Id. at 610.    Thus, the question is whether our decision here requires a

modification or a reversal of the contract judgment.

        The district court was correct in entering judgment for the estate, as

mandated by our previous appellate decision.           Indeed, Farm Bureau

concedes it owes some amount of the excess tort judgment under the

contract of insurance that is the subject of this lawsuit. Thus, Farm Bureau

is not actually arguing for vacation of the judgment.     Instead, the parties

only argue over the legal principles applied to calculate the amount of the

judgment.     Consequently, we are merely modifying a judgment correctly

entered.    As such, interest on the contract case should run from, and be

calculated according to, the date of the original judgment entry, July 3,

2006.

        Finally, the estate takes umbrage with the apparent way in which the

district court deducted payments made. While the district court’s order does

not clearly reflect how the district court applied the payments and offsets,

our Opperman decision dictates how they will be applied on remand:
                                       17
      As each payment . . . was received by the plaintiffs, the amount
      of principal on which interest was computed should be reduced
      by those amounts as of the time the payments were received. All
      payments credited to [the insurer] shall first be credited to the
      interest then due and the balance, if any, to principal.

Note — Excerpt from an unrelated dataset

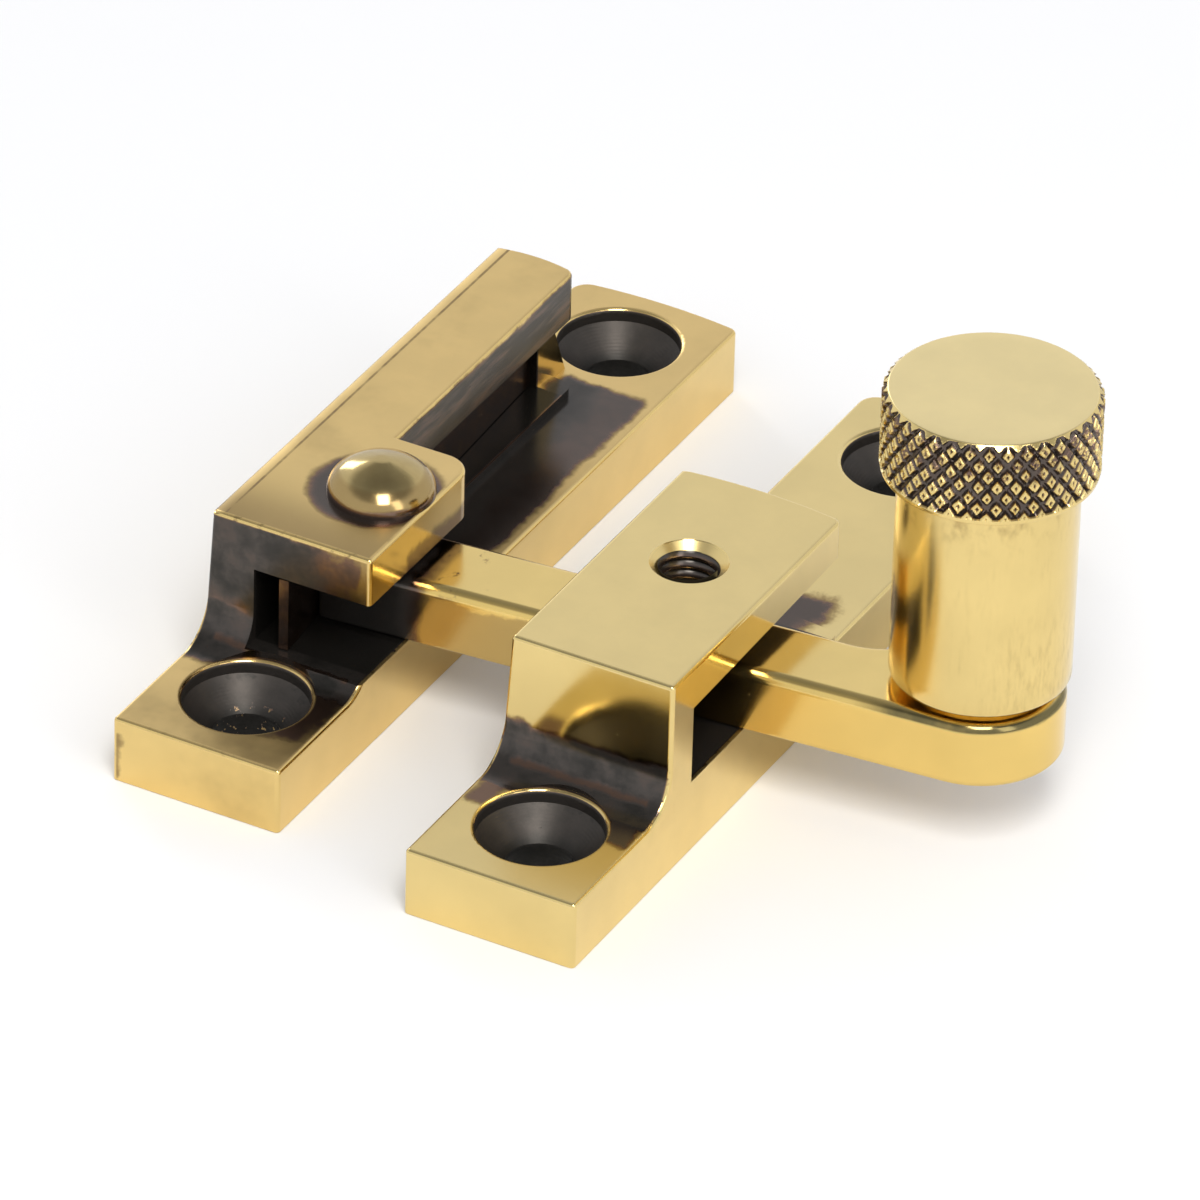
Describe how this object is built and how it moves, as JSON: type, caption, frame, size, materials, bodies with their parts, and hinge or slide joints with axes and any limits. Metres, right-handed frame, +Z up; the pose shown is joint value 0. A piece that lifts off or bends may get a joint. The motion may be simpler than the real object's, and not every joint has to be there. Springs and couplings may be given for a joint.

Opperman, 652 N.W.2d at 143 (citing 47 C.J.S. Interest & Usury § 74, at 164

(explaining “United States rule” applies payments first to interest)).

      V. Conclusion.

      Farm Bureau is entitled to set off the entire $5000 medical payment

coverage benefits it paid from the amount owed under the underinsured

motorist coverage provision of the insurance policy, as provided in the

insurance contract. Prejudgment interest began to accumulate on the tort

damages when the estate filed the tort lawsuit on February 7, 2000. When

judgment was entered in the underlying tort lawsuit on February 6, 2002,

the accumulated prejudgment interest was aggregated with the tort

judgment and the aggregated judgment began to draw postjudgment interest

under Iowa Code section 535.3, just like any civil judgment. Postjudgment

interest accumulated on the tort judgment until those sums became the

measure of damages in this contract lawsuit on July 3, 2006. As of July 3,

2006, the aggregated tort judgment and accumulated postjudgment interest

were again aggregated and began to draw interest under Iowa Code section

535.3. We affirm the district court’s July 3, 2006 judgment and remand for

modification consistent with this opinion.

      AFFIRMED AS MODIFIED; REMANDED WITH INSTRUCTIONS.